Assim, as leis da economia política no socialismo são leis objetivas, que refletem a regularidade dos processos da vida econômica, que se realizam independentemente da nossa vontade. Negar esta tese é negar, na essência, a obra da ciência; e negar a ciência é negar a possibilidade de qualquer previsão; e, por conseguinte, é negar a possibilidade de dirigir a vida econômica.

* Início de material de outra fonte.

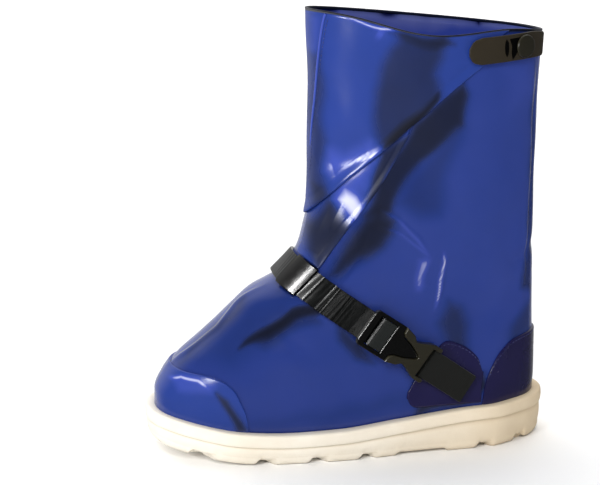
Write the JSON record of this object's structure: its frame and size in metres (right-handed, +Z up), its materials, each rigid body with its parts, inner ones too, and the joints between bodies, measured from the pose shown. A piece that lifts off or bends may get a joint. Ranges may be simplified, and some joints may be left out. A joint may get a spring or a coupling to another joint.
{
  "type": "overshoe",
  "caption": "Left protective overshoe: hollow calf-high cloth shaft with a folded side gusset, closing tab, instep strap with a side-release buckle and a thick treaded sole.",
  "frame": {"origin": "on the floor under the middle of the whole overshoe", "axes": "+Z up to the rim, -X towards the toe, -Y towards the outer side of the left foot"},
  "size_m": [0.336, 0.1222, 0.356],
  "materials": {
    "sole": "matte cream foamed rubber",
    "coated_cloth": "glossy blue coated cloth",
    "dark_coated_cloth": "satin dark blue coated cloth",
    "strap": "satin black ribbed strap",
    "strap_keeper": "glossy black moulded",
    "buckle": "satin black moulded",
    "buckle_socket": "satin dark olive moulded",
    "webbing": "woven black webbing",
    "tab": "satin dark brown coated tab",
    "snap": "satin dark brown cap"
  },
  "bodies": {
    "root": {"outsole": "sole", "upper": "coated_cloth", "toe_cap": "coated_cloth", "heel_counter": "dark_coated_cloth", "strap_patch": "dark_coated_cloth", "gusset_outer_fold": "coated_cloth", "gusset_inner_fold": "coated_cloth", "front_seam_welt": "coated_cloth", "instep_strap": "strap", "strap_keeper": "strap_keeper", "buckle_tongue": "buckle", "buckle_socket": "buckle_socket", "strap_anchor": "webbing", "top_tab": "tab", "snap_cap": "snap"}
  },
  "joints": []
}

Poderão dizer que tudo quanto foi dito aqui é correto e universalmente conhecido, mas que não há nada de novo em tudo isso e que, portanto, não vale a pena perder tempo nessa repetição de verdades por todos conhecidas. Sem dúvida, aqui não há realmente nada de novo, mas seria incorreto pensar que não vale a pena perder tempo na repetição de algumas verdades por nós conhecidas. Cada ano se aproximam de nós, que somos o núcleo dirigente, milhares de novos quadros, de quadros jovens, que calorosamente desejam ajudar-nos, que ardentemente desejam mostrar de quanto são capazes, mas não têm bastante educação marxista, não conhecem muitas verdades por nós bem conhecidas e são obrigados a tatear nas trevas. Estão atordoados pelas colossais conquistas do Poder Soviético; os extraordinários êxitos do regime soviético põem-lhes a cabeça tonta e eles começam a imaginar que o Poder Soviético "tudo pode", que "nada o detém", que pode abolir as leis da ciência, formar novas leis. Como devemos proceder com estes camaradas? Como educá-los no espírito do marxismo-leninismo? Penso que a repetição sistemática das chamadas verdades "universalmente conhecidas", e a sua paciente explicação é um dos melhores meios de dar a esses camaradas uma educação marxista.